La présentation d’Allan Deneuville s’articule autour du roman I Hate Internet (2016) de Jarett Kobek. Le participant étudie les critiques émises par le roman sur Internet, la façon particulière de le narrer, c’est-à-dire «non pas comme une surface plane, mais comme un dispositif idéologique multiscalaire à échelle monde», et ce que le roman nous dit de «la littérature et de son implémentation locale à San Francisco».

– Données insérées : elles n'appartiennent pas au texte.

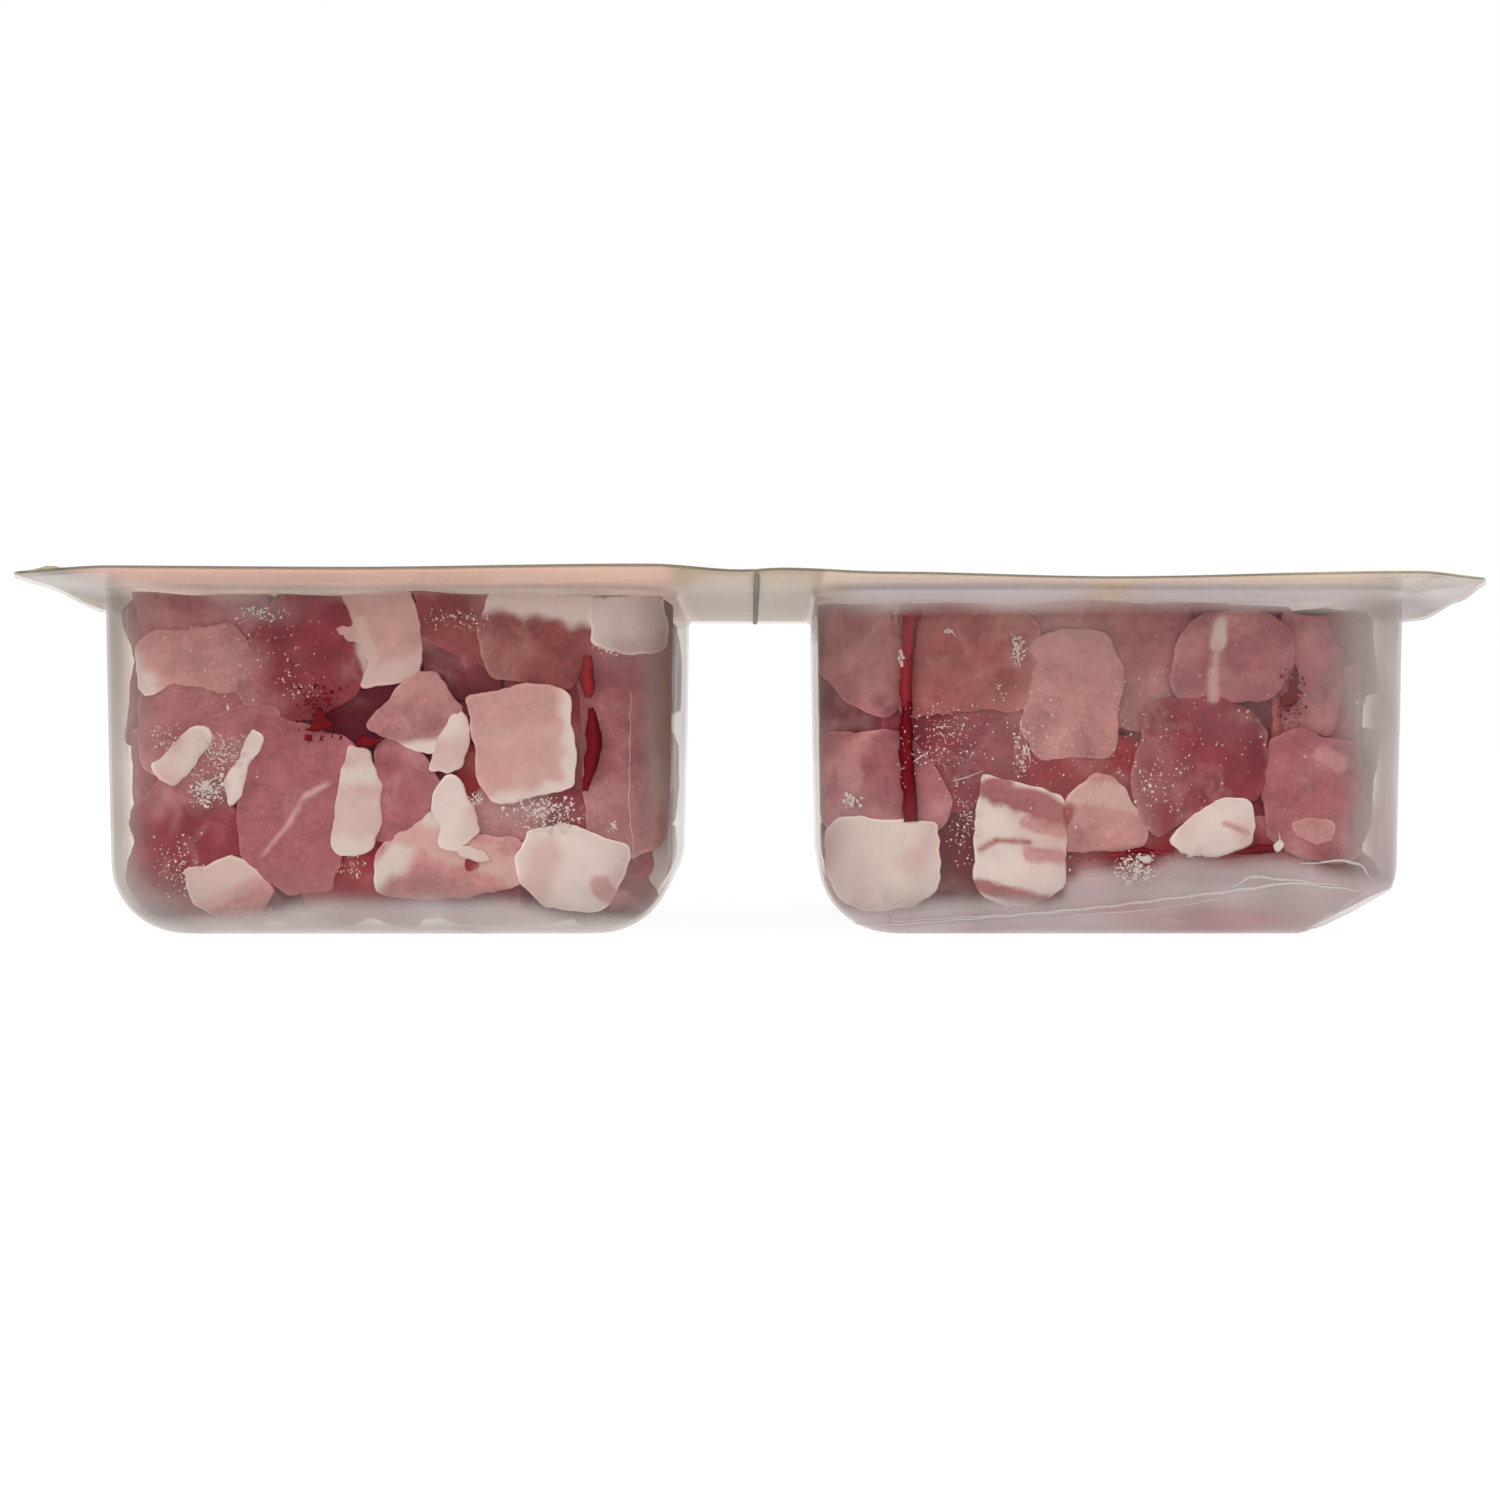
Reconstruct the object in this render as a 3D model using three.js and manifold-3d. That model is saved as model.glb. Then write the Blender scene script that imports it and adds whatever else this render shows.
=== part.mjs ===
// A twin pack of diced pancetta: one clear formed tray with two tubs side by side, a printed film
// sealed over both, and a heap of diced cured pork in each tub.
//
// Units are millimetres. +Z is up, the pack stands on its two tub floors at z = 0, and -Y is the
// long side that shows. The origin is on the floor, under the middle of the sealing lip.

import * as THREE from 'three';
import { mergeVertices } from 'three/addons/utils/BufferGeometryUtils.js';
import Module from 'manifold-3d';

const wasm = await Module();
wasm.setup();

const { lerp, clamp, smoothstep, degToRad } = THREE.MathUtils;

// ---------------------------------------------------------------------------------------------
// Driving dimensions
// ---------------------------------------------------------------------------------------------

const PACK = { width: 150, depth: 86, cornerRadius: 1.5 };
const FILM = { wall: 0.5, lip: 0.35, lid: 0.25, sealGap: 0.15 };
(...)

Tentative d’épuisement d’un flux parisien
Sylvain David et Sophie Marcotte proposent une lecture croisée des romans Écoute de Boris Razon et Tentative d’épuisement d’un lieu parisien de Georges Perec «afin d’identifier quelques reprises et dépassements» de l’oeuvre de Razon sur celle de Perec, «le tout dans la perspective d’une réflexion plus vaste sur l’évolution récente de l’écriture romanesque face à l’omniprésence de l’univers du numérique».
Entre information et dérision: la mise en récit du web dans «Document 1» de François Blais
Dans cette communication, Rachel LaRoche s’intéresse «aux intéractions entre récit et imaginaire numérique» dans le roman Document 1 de François Blais.

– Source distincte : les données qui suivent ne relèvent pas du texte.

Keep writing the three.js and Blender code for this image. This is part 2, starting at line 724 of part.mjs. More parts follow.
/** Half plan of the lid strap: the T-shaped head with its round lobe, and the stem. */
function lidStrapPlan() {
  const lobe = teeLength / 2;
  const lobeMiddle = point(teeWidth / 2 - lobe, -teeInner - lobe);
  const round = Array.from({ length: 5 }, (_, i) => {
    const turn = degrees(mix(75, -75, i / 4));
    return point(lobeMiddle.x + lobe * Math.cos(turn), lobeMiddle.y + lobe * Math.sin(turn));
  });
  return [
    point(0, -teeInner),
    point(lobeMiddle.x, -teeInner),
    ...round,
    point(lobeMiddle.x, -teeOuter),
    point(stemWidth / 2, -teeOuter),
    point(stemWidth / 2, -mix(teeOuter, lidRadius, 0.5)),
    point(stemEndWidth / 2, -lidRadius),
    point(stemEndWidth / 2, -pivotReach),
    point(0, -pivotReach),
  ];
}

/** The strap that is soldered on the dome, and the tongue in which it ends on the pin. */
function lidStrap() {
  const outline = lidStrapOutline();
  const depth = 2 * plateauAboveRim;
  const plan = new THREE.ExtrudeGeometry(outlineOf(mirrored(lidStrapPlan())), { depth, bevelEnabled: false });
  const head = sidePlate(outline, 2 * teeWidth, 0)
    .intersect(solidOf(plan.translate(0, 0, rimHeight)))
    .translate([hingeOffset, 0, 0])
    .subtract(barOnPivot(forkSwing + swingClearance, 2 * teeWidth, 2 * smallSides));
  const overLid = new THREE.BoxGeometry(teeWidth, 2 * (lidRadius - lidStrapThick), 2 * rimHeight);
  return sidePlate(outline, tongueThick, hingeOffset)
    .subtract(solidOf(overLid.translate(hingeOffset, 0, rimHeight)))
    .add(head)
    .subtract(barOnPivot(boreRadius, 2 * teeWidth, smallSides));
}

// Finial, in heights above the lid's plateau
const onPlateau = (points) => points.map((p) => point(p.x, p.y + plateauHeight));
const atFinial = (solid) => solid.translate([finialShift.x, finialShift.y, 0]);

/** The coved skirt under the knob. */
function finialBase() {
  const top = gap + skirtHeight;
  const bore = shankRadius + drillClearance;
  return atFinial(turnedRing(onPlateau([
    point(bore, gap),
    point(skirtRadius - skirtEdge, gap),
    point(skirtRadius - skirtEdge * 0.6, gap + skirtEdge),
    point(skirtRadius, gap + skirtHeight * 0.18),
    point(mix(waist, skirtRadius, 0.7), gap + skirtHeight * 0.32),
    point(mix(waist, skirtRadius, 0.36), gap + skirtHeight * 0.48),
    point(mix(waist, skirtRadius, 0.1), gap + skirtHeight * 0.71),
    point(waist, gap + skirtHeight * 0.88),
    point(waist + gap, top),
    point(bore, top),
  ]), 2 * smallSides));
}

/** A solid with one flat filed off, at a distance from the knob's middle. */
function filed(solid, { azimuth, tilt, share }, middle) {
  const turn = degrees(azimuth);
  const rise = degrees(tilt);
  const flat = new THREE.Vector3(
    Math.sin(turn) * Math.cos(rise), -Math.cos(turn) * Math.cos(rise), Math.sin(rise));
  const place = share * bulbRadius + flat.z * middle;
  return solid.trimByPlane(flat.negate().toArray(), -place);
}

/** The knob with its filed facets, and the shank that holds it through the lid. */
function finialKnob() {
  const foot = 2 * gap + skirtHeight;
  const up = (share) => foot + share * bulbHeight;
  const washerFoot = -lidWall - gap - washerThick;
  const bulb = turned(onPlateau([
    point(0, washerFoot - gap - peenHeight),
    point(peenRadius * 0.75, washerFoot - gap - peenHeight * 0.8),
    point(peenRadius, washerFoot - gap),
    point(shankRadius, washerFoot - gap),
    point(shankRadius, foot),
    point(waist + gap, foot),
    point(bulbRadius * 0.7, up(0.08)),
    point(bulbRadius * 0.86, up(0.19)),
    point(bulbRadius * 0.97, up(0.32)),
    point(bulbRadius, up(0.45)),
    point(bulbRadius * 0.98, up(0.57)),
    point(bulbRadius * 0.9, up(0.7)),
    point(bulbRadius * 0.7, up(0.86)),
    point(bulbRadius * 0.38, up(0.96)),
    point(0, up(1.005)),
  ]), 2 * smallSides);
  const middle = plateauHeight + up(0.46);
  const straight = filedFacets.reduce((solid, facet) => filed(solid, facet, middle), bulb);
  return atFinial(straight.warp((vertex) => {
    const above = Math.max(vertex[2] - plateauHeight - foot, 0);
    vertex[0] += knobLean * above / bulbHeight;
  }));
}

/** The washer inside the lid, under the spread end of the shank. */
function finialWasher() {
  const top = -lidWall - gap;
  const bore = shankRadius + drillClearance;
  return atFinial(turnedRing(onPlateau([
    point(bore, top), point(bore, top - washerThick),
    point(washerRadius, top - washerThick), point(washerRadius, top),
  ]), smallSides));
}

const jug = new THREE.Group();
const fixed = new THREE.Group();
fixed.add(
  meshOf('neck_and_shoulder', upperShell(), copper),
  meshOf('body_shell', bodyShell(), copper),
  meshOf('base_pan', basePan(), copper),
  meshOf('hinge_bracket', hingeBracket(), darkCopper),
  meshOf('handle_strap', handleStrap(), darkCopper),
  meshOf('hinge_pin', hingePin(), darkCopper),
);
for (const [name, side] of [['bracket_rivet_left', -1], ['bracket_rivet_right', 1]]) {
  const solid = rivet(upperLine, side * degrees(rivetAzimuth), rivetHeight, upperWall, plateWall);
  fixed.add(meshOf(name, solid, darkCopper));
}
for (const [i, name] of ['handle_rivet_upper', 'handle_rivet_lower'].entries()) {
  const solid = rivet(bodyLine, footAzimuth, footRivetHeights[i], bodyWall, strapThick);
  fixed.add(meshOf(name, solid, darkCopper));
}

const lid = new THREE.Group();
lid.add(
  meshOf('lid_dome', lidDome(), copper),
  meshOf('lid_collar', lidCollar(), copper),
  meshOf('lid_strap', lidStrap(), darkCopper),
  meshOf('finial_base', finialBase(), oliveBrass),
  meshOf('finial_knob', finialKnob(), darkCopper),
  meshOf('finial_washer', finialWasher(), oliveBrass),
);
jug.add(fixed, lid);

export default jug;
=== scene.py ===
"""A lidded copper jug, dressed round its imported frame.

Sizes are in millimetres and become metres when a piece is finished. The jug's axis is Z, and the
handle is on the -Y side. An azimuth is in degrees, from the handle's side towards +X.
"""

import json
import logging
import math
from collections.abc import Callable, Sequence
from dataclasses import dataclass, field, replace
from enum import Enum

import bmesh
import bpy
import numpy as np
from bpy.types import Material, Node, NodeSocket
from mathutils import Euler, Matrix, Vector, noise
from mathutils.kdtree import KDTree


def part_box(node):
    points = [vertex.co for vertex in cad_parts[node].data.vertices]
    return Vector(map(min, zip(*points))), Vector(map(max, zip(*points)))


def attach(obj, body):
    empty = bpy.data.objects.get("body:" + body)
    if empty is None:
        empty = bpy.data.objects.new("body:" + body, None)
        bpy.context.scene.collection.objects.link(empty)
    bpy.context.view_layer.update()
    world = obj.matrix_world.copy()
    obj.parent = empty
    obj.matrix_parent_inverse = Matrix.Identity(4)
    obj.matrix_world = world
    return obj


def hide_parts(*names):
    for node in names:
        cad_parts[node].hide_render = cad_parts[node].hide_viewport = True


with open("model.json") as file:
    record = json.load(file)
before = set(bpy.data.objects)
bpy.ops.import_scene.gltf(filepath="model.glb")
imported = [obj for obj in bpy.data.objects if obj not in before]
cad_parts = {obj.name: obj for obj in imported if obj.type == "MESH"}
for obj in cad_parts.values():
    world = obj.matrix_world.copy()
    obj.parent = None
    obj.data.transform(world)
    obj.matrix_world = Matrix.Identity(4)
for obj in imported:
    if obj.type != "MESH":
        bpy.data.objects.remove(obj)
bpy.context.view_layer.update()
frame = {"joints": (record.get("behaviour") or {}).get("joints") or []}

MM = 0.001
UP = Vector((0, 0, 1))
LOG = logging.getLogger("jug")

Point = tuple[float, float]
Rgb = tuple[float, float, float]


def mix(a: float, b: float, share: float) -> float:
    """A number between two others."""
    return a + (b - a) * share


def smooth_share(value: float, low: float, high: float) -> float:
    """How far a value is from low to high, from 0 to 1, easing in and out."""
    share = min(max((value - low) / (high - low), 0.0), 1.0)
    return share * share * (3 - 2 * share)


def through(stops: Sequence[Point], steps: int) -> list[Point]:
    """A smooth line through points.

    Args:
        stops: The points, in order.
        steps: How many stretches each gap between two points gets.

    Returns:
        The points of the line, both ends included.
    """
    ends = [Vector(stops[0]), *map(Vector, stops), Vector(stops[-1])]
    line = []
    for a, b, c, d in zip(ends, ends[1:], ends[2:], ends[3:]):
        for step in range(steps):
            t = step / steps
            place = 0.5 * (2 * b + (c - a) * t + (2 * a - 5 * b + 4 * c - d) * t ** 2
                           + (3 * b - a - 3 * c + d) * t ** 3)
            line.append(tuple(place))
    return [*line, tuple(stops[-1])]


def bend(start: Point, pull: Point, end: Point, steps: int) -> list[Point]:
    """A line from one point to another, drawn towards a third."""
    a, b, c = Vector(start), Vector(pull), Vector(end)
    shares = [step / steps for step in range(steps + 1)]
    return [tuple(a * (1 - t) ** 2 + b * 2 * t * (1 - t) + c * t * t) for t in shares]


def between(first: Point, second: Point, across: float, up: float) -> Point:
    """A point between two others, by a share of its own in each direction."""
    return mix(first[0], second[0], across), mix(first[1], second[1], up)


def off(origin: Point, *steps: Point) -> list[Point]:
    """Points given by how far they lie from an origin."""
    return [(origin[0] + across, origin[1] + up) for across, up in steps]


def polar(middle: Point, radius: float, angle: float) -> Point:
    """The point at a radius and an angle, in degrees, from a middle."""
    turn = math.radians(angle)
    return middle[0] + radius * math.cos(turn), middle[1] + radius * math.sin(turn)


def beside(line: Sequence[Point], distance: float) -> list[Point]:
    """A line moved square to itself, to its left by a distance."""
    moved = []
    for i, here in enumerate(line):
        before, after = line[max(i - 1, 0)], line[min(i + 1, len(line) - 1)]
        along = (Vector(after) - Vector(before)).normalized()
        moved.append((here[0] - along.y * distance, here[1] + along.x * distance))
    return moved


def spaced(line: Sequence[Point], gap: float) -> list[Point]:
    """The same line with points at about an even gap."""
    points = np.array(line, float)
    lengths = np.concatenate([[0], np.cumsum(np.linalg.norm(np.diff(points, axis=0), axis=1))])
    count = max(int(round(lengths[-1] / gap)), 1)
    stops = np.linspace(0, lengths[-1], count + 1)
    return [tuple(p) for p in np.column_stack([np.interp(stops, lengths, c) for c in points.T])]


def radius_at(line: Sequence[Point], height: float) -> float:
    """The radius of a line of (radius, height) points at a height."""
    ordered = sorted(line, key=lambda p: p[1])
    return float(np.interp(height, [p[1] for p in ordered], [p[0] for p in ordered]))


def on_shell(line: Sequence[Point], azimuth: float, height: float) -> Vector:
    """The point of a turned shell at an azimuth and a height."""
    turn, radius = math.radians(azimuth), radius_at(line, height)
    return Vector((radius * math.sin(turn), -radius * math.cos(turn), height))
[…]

À l’origine de tous les mots: maudit téléphone mobile! Le cas chinois, avec le roman «Le téléphone portable» de Liu Zhenyun
Valérie Jeanne-Perrier analyse le roman «Le téléphone portable» de Liu Zhenyun.
Performer son archive numérique par travail de mémoire et d’effacement: «Anamnèse» de Fabrice Masson-Goulet
Gabriel Tremblay-Gaudette observe la place importante de l’Internet et des médias sociaux dans trois récits québécois contemporains: Sports et divertissements, de Jean-Philippe Baril-Guérard; Dimanche, de Jérôme Baril; Amamnèse, de Fabrice Masson-Goulet.
Face au désir la fiction se profile
Pierre Ménard nous entretient sur un des récents ouvrages de l’auteur Philippe Annocque, le roman Seule la nuit tombe dans ses bras, et sur la fonction des réseaux sociaux dans ce dernier.
Le virtuel. Vingt ans après. Lecture croisée de «(As Francesca)» de Martha Baer et de «De synthèse» de Karoline Georges
«En prenant compte des transformations de nos préconceptions de l’Internet et du virtuel», le participant procède à une lecture croisée de As Francesca de Martha Baer et De synthèse de Karoline Georges, «deux romans séparés par plus de vingt ans, qui mettent en jeu des versions fort contrastées du virtuel» et «qui ont en commun de jouer sur les liens complexes qui se tissent entre le virtuel et le réel».